Perhaps you say that knowledge is rightly defined relative to a particular recipient, so the instruction manual contains knowledge for us since we are intelligent enough to decode it, but the data recorder does not, since we are not intelligent enough to decode it. But firstly we probably are intelligent enough to decode the data recorder and use it to work out how to build spaceships given enough time, and secondly are you really saying that there is no such thing as objective knowledge? That there is no objective difference between a book containing a painstakingly accurate account of a particular battle, and another book of carelessly assembled just-so stories about the same battle?

Now you may say that knowledge is that which gives us the capacity to achieve our goals despite obstacles, and here I wholeheartedly agree. But this is not an answer to the question, it is a restatement of the question. What is it that gives us the capacity to achieve our goals despite obstacles? The thing we intuitively call knowledge seems to be a key ingredient, and in humans, knowledge seems to be some kind of organization and compression of evidence into a form that is useful for planning with respect to a variety of goals. And you might say, well, there just isn’t any more to say than that. Perhaps agents input observations at one end, and output actions at the other end, and that what happens in between follows no fundamental rhyme or reason, is entirely a matter of what works. Well, Eliezer has written about a time when he believed this about AI, too, until seeing that probability theory constrains mind design space in a way that is not merely a set of engineering tricks that “just work”. But probability theory does not concretely constrain mind-design space. It is not generally feasible to take a physical device containing sensors and actuators and ask whether or to what extent its internal belief-formation or planning capacities are congruent with the laws of probability theory. Probability theory isn’t that kind of theory. At the level of engineering, it merely suggests certain designs. It is not the kind of theory that lets us take arbitrary minds and understand how they work, not in the way that the theory of electromagnetism allows us to take arbitrary circuits and understand how they work.

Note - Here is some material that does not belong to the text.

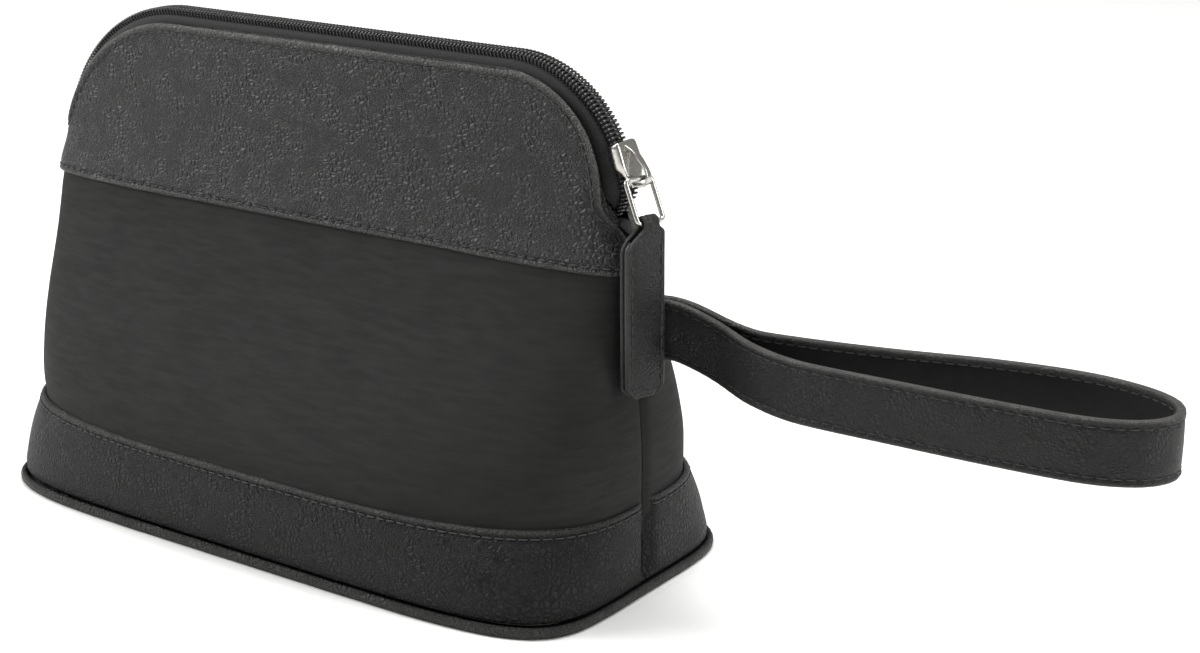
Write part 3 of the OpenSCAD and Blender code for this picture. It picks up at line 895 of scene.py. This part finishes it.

What we are seeking is a general understanding of the physical phenomenon of the collection and organization of evidence into a form that is conducive to planning. Most importantly, we are seeking a characterization of the patterns themselves that are produced by evidence-collecting, evidence-organizing entities, and are later used to exert flexible influence over the future. Could it really be that there is nothing general to say about such patterns? That knowledge itself is entirely a chimera? That it’s just a bunch of engineering hacks all the way down and there is no real sense in which we come to know things about the world, except as measured by our capacity to accomplish tasks? That there is no true art of epistemic rationality, only of instrumental rationality? That having true beliefs has no basis in physical reality?

I do not believe that the resolution to this question is a correspondence between internal and external states, because although there certainly are correspondences between internal and external states, such correspondences are far too common to account for what it means to have true beliefs, or to characterize the physical accumulation of knowledge.

But neither do I believe that there is nothing more to say about knowledge as a physical phenomenon.